This blog has been set up to set the record straight and counter the misleading claims being made by pokie trusts and casinos about
proposed gambling reforms - including Te Ururoa Flavell's
Gambling Harm Reduction Bill.

Monday 11 June 2012

Time to put the heat on pokie charities - Herald Editorial

   The scrutiny on poker machines and the damage they cause has never been more intense. Such has been the product of SkyCity's proposed convention centre deal and Maori Party MP Te Ururoa Flavell's Gambling Harm Reduction Bill, which passed its first reading in Parliament last month.In such circumstances, it might be expected that pokie charities would be doing everything possible to keep their noses clean. Not a bit of it, apparently. According to the Problem Gambling Foundation, they are using money meant for community projects to oppose Mr Flavell's bill. Such activity succeeds only in further undermining their position and adding weight to the legislation.
   It is easy to see why the gaming trusts strongly oppose the bill. Their very existence is threatened. It would strip power from the gaming trusts that dominate the pokie industry in pubs and clubs, placing the power to distribute the $300 million available to community groups in the hands of committees appointed by local councils. Further, 80 per cent of the poker machine proceeds would have to go back to the communities where the gambling took place.

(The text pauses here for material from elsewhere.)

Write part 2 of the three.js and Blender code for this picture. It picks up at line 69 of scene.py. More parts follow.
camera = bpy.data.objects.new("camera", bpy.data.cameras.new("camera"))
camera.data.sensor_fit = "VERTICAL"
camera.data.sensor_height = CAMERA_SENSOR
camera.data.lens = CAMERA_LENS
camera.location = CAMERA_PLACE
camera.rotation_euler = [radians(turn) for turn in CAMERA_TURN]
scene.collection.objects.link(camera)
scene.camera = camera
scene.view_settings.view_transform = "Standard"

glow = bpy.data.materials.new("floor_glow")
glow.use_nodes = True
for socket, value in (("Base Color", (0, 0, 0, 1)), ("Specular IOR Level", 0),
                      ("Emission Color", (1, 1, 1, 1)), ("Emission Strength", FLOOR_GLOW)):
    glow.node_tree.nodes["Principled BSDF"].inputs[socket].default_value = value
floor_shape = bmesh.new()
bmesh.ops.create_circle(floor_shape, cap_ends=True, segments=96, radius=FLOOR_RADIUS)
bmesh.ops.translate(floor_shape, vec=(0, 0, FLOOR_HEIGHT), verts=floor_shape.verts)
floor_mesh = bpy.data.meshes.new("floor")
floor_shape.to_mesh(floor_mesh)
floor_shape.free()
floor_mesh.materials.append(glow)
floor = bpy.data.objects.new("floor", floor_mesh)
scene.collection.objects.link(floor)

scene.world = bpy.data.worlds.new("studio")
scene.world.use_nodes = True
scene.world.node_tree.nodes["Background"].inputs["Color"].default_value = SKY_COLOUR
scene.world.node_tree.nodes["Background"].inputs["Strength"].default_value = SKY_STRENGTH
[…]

   The latter aspect has much to commend it. At the moment, poorer communities suffer the consequences of this insidious and addictive form of gambling disproportionately. It makes sense that, as far as possible, the proceeds from pokies help those most harmed by them, rather than community groups, charities, schools and sports clubs in areas where they barely have a presence.         This may encourage the installation of more pokies in such suburbs. The relatively small number of users would, however, temper any such development. Equally, the 80 per cent threshold, rather than a dogmatic 100 per cent, provides flexibility in the distribution of money.
   It should be far harder to support the transfer of that distribution power from gaming trusts to local committees. Such an upheaval makes sense only if the pokie charities are not properly and fairly maximising returns to the community while minimising the harm caused by pokies.

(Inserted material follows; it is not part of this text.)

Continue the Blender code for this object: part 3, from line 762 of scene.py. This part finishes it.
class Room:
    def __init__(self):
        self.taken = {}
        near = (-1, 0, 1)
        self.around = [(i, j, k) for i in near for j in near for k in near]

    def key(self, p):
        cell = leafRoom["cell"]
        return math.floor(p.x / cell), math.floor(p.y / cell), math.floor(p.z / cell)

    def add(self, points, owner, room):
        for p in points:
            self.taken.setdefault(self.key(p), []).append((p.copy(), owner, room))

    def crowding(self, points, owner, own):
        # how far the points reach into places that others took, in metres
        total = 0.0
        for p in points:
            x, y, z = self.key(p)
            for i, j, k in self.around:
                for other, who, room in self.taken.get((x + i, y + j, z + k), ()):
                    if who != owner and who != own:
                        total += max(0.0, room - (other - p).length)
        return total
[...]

Unfortunately, they are erring in rather too many cases. Two years ago, the Internal Affairs Department suggested that 30 of the country's 50 gambling trusts had "issues of non-compliance" similar to those of the Trusts Charitable Foundation, which paid more than $500,000 to one of its trustees to sign up new pokie venues.
   There has also been discontent over the vast sums going from poker machines to trotting clubs in a way that has raised questions of conflict of interest. In 2009, three trusts were banned from giving any more money to four trotting clubs after their grants to them soared from less than $500,000 a year to $5.4 million over two years.
   Issues of transparency and non-compliance raised by these episodes have been compounded by the money apparently being used to oppose Mr Flavell's bill. Rules governed by the Internal Affairs Department stipulate that pokie proceeds should be spent on reasonable and necessary purposes. It is difficult to see how this spending qualifies. Ethically, it is certainly unsustainable. Money meant to be returned to community groups or to fund harm minimisation measures is being used unconscionably.
   It hardly helps that the Pub Charity Incorporated chief executive insists that the harm caused by pokies is overstated. An abundance of research suggests this is far from so.
The pokie charities' behaviour is self-destructive. It may be all the more reckless given that parties should, by convention, allow their MPs a conscience vote on gambling issues. They will have only themselves to blame if Mr Flavell's bill gains far more traction than initially seemed likely.